Se prima Pia si prendeva cura del giardino, adesso deve prendersi cura di se stessa. Quel tempo che prima impiegava potando e zappando, ora non c'è più. Lei stessa è diventata il giardino.
“Forse non è poi così terribile che le forze lentamente scemino. Andarsene bisogna pure in qualche modo. Chi come me vive in solitudine fatica a rendersi conto che arriva il momento di cedere il passo, che la vita è fatta di fasi e non si resta identici fino alla fine”.
Se prima era lei a difendere il suo giardino dalla natura stessa e dal divenire indocile, ora rimane la domanda: come faranno le mie rose? come faranno gli altri? "Non sono più qualcuno che dispone e amministra. Mi trovo io stessa in balia".
Cosa rimane oltre alla coscienza del deperimento e della morte che si avvicina? Amici, fiori e la consapevolezza che la vita è proprio come un giardino: lo si vorrebbe sempre perfetto, pronto e docile a essere governato, ma la verità è che bisognerebbe imparare talvolta ad accettarlo nel suo farsi e disfarsi.

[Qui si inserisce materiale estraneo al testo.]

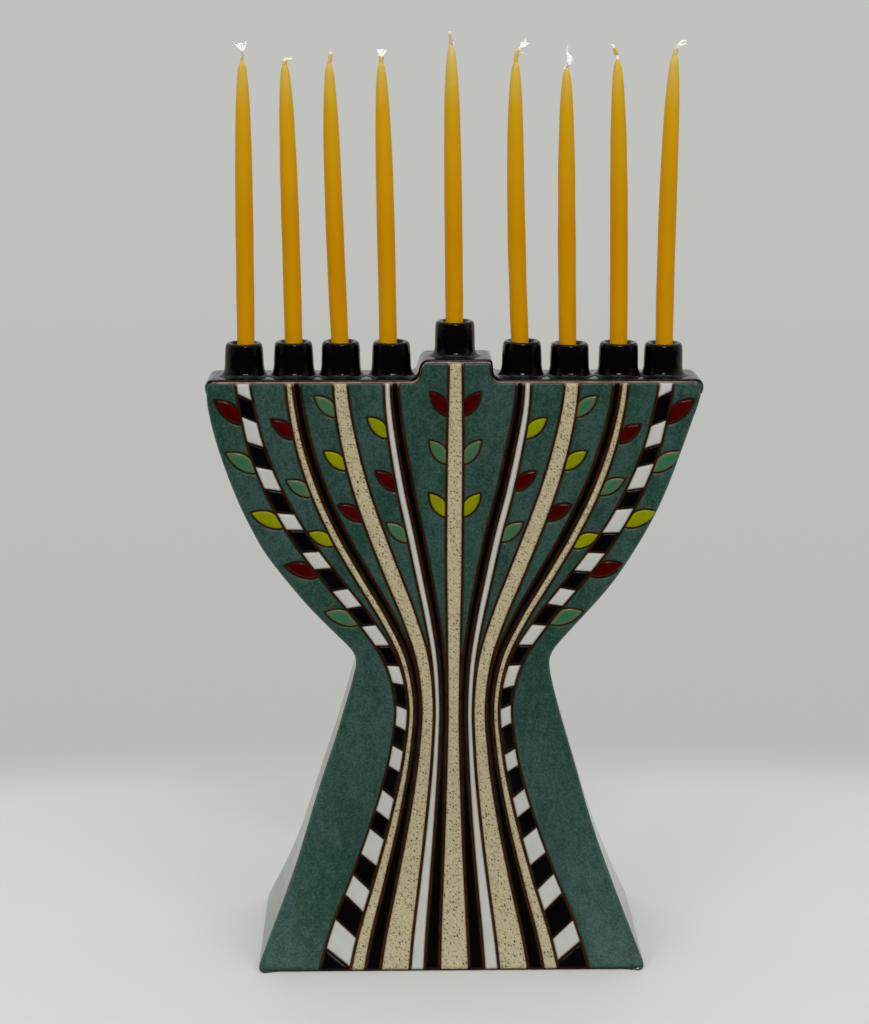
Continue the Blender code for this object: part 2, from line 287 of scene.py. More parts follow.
def field_mesh(x, z, field, spacing):
    """Faces where the field is positive, with their border moved on to its zero line."""
    corners = cell_corners(field > -0.5 * spacing)
    ids = cell_corners(np.arange(field.size).reshape(field.shape))
    count = corners.sum(0)
    quads = ids[:, count == 4].T
    three = count == 3
    missing = np.argmin(corners[:, three], axis=0)
    order = (missing[None, :] + np.array([[1], [2], [3]])) % 4
    triangles = np.take_along_axis(ids[:, three], order, axis=0).T
    if not len(quads):
        return None
    edges = np.vstack([quads[:, [a, (a + 1) % 4]] for a in range(4)]
                      + [triangles[:, [a, (a + 1) % 3]] for a in range(3)])
    keys = np.sort(edges, axis=1)
    _, first, uses = np.unique(keys[:, 0] * field.size + keys[:, 1], return_index=True, return_counts=True)
    border_edges = edges[first[uses == 1]]
    border = np.unique(border_edges)
    gz, gx = np.gradient(field, spacing)
    fx = x.ravel().copy()
    fz = z.ravel().copy()
    depth = np.maximum(field.ravel(), 0.02)
    push = field.ravel()[border] / np.maximum(gx.ravel()[border] ** 2 + gz.ravel()[border] ** 2, 0.3)
    push = np.clip(push, -0.8 * spacing, 0.8 * spacing)
    fx[border] -= push * gx.ravel()[border]
    fz[border] -= push * gz.ravel()[border]
    depth[border] = 0.0
    used = np.unique(np.concatenate([quads.ravel(), triangles.ravel()]))
    renumber = np.full(field.size, -1)
    renumber[used] = np.arange(len(used))
    faces = [tuple(f) for f in renumber[quads].tolist()] + [tuple(f) for f in renumber[triangles].tolist()]
    return fx[used], fz[used], depth[used], faces, renumber[border_edges]


def on_face(x, z, lift, edge):
    """Points of the front face, lifted along its normal and rounded off near its outline."""
    slope = face_slope(z)
    size = np.sqrt(1 + slope ** 2)
    inner = np.clip(EDGE_ROUND - edge, 0, EDGE_ROUND)
    back = EDGE_ROUND - np.sqrt(np.maximum(EDGE_ROUND ** 2 - inner ** 2, 0))
    y = -face_y(z) - lift / size + back
    return np.stack([x, y, z - lift * slope / size], 1)


def mesh_object(name, verts, faces, materials, smooth=True, kinds=None, attributes=()):
    """A linked mesh object from points in mm, with a material for each face and named point values."""
    mesh = bpy.data.meshes.new(name)
    mesh.from_pydata((np.array(verts) * MM).tolist(), [], faces)
    for material in materials:
        mesh.materials.append(material)
    if kinds is not None:
        mesh.polygons.foreach_set("material_index", kinds)
    if smooth:
        mesh.shade_smooth()
    for key, values in attributes:
        mesh.attributes.new(key, "FLOAT", "POINT").data.foreach_set("value", values)
    mesh.validate()
    mesh.update()
    obj = bpy.data.objects.new(name, mesh)
    bpy.context.scene.collection.objects.link(obj)
    return obj


def add_piece(body, slot, replaces, *mesh_parts, **looks):
    """A piece of the part: the body it rides, its slot (not used) and the CAD nodes that it replaces."""
    obj = mesh_object(*mesh_parts, **looks)
    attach(obj, body)
    if replaces:
        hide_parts(*replaces)


def sheet_rim(rows, width):
    """Pairs of neighbours round the border of a sheet of points, in order."""
    rim = [k * width for k in range(rows)] + [(rows - 1) * width + j for j in range(1, width)]
    rim += [k * width + width - 1 for k in range(rows - 2, -1, -1)] + list(range(width - 2, 0, -1))
    return zip(rim, rim[1:] + rim[:1])


def ring_faces(rings, sides):
    """Faces of a closed tube of rings, with both ends capped."""
    faces = []
    for row in range(rings - 1):
        for k in range(sides):
            a = row * sides + k
            b = row * sides + (k + 1) % sides
            faces.append((a, b, b + sides, a + sides))
    last = (rings - 1) * sides
    return faces + [tuple(reversed(range(sides))), tuple(range(last, last + sides))]


def dome(depth, height=GLAZE):
    """Height of a glaze pool by distance from its border: a rolled edge and a faint crown."""
    t = np.clip(depth / 1.15, 0, 1)
    return -SINK + (height + SINK) * np.sqrt(1 - (1 - t) ** 2) + 0.1 * (1 - np.exp(-depth / 3.0))


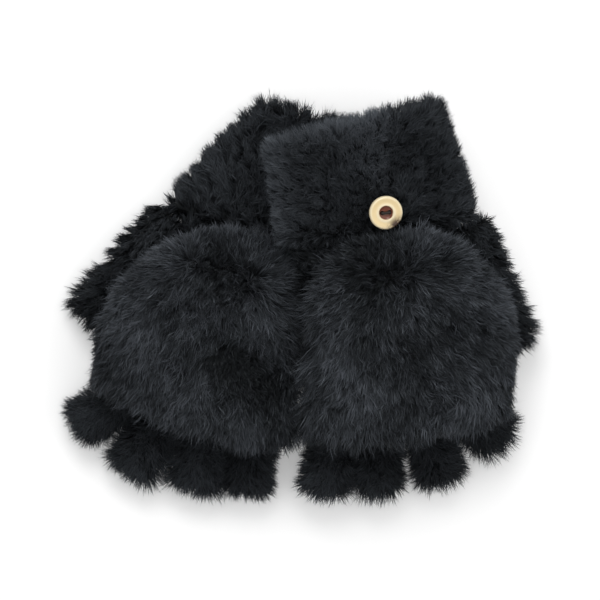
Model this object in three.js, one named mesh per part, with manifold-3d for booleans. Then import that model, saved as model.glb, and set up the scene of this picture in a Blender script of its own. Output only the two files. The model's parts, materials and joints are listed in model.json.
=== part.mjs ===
// A pair of convertible flip-top mittens in long-pile fabric: fingerless gloves, each with a hood that
// is sewn along the knuckles, folded back over the hand and held to a button on the cuff by an elastic
// loop. The left mitten lies palm down, and the right one lies across its wrist.
//
// Millimetres, +Z up. Each mitten is made in its own frame: +x to the thumb side, +y to the fingertips,
// +z out of the back of the hand, with the middle of the knuckle seam above the origin and the palm at
// z = 0. The right mitten is the left one mirrored in x.

import * as THREE from 'three';
import { mergeVertices } from 'three/addons/utils/BufferGeometryUtils.js';
import Module from 'manifold-3d';

const wasm = await Module();
wasm.setup();

// ---- Driving dimensions ----

const GAP = 0.3; // clearance between pieces that touch
const SIDES = 24; // facets round the hand, the cuff and the hood
const SLEEVE_SIDES = 12; // facets round a finger or thumb sleeve
const FABRIC = 2.5; // backing cloth with its dense underfur
const LINING = 1.2; // fleece
const LINING_EASE = 0.5; // between a panel and the lining behind it

const HAND_LENGTH = 92; // knuckle seam to cuff
const WRIST_WIDTH = 82;
const PALM_WIDTH = 87;
const KNUCKLE_WIDTH = 85;
const WRIST_HEIGHT = 18.5;
const PALM_HEIGHT = 22;
const HAND_POWER = 3.6; // how square a hand section is: 2 is an ellipse
const NOSE = 5; // how far the hand reaches past the knuckle seam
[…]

“Morte per soffocamento. Mi è impossibile pensare alla gola che si chiude, ai polmoni che non riescono a riempirsi di ossigeno, come al nulla. Il nulla non dovrebbe poter serrare d’angoscia. Dovrebbe essere innocuo, il nulla”.
Addio Filomena, ora sei libera di obbedire al tuo nome, tu che amavi tanto il canto. E i tuoi fiori, non temere, sbocceranno ogni volta che li penserai.